## PROBLEM TO WORK ON
Look for "rigid" in each line of the entries, and return the matching lines.

## MATERIAL PROVIDED

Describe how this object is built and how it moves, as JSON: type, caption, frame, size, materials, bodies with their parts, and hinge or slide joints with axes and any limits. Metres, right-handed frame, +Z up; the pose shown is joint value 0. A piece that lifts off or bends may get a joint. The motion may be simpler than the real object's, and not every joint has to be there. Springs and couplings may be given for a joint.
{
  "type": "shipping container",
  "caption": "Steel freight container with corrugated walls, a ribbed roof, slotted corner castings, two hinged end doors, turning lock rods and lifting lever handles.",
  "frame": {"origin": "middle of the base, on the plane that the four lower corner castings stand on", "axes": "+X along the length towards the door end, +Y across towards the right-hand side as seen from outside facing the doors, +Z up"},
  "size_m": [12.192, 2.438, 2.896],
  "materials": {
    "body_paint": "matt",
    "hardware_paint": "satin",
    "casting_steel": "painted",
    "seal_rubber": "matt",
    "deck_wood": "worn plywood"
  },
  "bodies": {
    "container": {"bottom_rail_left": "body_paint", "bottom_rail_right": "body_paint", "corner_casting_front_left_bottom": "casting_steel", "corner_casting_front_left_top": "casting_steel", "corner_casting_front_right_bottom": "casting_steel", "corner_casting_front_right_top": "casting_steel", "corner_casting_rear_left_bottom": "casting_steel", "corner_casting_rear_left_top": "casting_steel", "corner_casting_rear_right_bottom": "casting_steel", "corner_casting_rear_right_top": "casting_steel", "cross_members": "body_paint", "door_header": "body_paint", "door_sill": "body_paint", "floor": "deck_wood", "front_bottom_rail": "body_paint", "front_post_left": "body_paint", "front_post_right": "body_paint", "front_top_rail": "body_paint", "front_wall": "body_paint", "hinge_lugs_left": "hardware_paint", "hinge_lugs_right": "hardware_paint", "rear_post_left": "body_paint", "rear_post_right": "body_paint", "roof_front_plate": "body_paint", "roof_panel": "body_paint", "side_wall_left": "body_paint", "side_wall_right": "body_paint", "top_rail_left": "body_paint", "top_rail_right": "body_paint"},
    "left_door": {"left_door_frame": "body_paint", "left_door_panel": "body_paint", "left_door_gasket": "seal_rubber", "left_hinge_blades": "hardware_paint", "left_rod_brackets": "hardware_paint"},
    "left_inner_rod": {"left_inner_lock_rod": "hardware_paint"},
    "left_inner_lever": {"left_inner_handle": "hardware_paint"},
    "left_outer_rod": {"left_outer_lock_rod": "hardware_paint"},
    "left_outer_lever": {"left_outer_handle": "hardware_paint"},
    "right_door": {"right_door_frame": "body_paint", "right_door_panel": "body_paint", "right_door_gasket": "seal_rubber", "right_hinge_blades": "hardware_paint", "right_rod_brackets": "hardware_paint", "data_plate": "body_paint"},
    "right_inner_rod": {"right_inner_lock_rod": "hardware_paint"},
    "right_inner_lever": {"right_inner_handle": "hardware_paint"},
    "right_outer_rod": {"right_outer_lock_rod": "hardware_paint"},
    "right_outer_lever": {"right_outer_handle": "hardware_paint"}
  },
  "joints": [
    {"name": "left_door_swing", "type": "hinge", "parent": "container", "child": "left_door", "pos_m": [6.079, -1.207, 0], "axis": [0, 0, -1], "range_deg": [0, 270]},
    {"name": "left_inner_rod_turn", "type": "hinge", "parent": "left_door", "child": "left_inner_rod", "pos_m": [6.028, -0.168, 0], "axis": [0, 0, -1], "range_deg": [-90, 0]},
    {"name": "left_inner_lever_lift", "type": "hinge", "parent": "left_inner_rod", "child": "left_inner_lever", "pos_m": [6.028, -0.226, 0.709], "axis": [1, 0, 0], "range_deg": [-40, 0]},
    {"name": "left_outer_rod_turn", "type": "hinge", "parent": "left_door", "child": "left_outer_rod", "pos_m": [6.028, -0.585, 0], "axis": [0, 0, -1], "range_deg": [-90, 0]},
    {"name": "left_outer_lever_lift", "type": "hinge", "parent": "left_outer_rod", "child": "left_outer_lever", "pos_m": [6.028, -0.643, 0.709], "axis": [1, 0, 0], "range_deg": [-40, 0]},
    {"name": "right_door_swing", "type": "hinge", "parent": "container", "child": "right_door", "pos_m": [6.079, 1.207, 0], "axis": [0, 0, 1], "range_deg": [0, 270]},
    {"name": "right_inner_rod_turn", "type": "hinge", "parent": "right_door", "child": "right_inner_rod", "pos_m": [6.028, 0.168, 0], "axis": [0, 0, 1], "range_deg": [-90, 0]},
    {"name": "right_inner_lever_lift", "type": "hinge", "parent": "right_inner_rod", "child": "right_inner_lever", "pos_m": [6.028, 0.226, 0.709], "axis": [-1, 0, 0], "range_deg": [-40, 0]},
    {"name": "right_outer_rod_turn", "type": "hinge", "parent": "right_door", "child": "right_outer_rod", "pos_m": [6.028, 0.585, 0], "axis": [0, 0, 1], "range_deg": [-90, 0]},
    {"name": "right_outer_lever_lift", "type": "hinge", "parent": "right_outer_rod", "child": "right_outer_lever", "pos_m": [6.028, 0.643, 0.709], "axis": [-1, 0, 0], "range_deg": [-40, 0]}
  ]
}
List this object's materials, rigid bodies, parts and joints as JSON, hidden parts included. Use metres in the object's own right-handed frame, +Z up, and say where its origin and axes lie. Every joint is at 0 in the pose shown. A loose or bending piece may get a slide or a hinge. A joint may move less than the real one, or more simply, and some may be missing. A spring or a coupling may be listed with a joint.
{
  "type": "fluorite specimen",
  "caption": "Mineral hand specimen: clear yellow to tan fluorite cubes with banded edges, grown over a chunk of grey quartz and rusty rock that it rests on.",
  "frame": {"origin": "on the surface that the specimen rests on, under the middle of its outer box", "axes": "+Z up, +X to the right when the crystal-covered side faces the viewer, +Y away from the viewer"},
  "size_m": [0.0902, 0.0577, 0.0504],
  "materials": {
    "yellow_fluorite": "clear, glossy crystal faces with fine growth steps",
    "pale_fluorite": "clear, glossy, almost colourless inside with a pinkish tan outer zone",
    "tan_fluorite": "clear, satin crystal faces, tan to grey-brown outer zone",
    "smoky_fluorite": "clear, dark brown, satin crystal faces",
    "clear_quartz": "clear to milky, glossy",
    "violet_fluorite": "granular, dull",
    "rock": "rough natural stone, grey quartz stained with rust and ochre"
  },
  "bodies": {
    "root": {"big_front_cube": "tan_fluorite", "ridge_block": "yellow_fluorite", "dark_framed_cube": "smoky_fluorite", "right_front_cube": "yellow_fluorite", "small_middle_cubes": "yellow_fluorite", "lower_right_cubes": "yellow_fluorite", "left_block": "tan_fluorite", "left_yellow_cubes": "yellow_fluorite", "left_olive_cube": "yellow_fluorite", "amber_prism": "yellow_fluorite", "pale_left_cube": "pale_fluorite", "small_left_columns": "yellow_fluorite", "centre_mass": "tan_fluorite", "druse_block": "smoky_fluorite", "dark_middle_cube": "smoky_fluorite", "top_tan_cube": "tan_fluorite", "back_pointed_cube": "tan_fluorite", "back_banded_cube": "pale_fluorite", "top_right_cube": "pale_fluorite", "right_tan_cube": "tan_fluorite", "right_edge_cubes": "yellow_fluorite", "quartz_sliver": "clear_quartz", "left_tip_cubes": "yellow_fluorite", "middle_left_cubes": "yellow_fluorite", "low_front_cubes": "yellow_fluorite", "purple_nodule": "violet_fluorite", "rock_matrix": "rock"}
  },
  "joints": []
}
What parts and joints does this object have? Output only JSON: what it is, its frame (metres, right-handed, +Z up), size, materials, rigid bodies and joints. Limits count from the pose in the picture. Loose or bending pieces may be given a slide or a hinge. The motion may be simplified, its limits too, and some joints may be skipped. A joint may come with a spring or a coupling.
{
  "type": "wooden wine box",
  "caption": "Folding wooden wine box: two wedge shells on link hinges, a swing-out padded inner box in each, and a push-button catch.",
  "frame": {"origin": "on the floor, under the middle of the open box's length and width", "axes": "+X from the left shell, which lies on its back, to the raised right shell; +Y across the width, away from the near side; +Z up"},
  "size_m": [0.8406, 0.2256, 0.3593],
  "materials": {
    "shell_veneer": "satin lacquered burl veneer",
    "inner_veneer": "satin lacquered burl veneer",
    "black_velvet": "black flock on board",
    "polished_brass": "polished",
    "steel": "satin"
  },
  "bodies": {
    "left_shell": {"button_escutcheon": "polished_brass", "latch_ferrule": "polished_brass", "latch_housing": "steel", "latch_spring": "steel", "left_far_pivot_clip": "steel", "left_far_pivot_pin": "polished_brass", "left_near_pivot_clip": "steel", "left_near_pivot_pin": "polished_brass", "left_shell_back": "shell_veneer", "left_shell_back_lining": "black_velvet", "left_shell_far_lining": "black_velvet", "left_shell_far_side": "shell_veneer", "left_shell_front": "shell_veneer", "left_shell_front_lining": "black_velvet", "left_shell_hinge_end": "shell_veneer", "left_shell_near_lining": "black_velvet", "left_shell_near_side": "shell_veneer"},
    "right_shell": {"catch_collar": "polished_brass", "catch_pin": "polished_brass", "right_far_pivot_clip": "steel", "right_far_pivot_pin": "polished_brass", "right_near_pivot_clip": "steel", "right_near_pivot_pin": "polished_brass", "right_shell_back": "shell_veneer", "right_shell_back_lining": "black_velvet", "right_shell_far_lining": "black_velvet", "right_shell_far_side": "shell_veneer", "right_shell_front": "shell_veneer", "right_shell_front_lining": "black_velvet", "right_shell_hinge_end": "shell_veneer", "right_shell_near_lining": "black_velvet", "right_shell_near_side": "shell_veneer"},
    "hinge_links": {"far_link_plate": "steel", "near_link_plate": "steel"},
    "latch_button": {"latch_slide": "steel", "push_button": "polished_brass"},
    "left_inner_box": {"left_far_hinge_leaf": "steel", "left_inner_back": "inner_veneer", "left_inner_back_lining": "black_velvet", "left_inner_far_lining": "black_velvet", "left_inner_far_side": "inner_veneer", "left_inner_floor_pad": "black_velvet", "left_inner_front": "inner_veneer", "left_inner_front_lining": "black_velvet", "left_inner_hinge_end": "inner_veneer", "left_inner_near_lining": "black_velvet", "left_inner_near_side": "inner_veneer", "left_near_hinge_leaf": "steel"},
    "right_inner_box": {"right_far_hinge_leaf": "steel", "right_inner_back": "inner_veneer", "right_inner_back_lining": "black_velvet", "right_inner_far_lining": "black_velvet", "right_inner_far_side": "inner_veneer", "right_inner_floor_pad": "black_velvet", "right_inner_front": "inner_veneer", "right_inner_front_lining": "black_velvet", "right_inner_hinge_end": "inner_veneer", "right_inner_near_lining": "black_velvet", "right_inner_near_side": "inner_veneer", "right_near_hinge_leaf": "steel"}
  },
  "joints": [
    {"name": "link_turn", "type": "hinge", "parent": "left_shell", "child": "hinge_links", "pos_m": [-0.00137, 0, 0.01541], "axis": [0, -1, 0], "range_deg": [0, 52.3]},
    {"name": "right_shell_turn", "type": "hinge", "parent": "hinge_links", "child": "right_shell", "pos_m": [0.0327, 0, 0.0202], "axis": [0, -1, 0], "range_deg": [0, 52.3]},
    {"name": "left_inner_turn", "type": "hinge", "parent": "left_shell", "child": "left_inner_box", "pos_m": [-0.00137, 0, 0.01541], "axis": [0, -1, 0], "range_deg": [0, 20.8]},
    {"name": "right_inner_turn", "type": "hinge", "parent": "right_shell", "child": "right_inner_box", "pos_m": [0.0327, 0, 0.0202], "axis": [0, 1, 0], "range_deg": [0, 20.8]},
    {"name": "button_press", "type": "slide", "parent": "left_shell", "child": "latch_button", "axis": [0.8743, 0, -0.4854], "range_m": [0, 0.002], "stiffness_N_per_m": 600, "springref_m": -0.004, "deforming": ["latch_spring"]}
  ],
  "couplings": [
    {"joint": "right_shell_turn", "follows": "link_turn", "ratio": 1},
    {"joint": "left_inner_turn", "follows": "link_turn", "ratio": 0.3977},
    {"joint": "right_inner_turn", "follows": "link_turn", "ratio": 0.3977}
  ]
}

## FULL OUTPUT
List this object's materials, rigid bodies, parts and joints as JSON, hidden parts included. Use metres in the object's own right-handed frame, +Z up, and say where its origin and axes lie. Every joint is at 0 in the pose shown. A loose or bending piece may get a slide or a hinge. A joint may move less than the real one, or more simply, and some may be missing. A spring or a coupling may be listed with a joint.
What parts and joints does this object have? Output only JSON: what it is, its frame (metres, right-handed, +Z up), size, materials, rigid bodies and joints. Limits count from the pose in the picture. Loose or bending pieces may be given a slide or a hinge. The motion may be simplified, its limits too, and some joints may be skipped. A joint may come with a spring or a coupling.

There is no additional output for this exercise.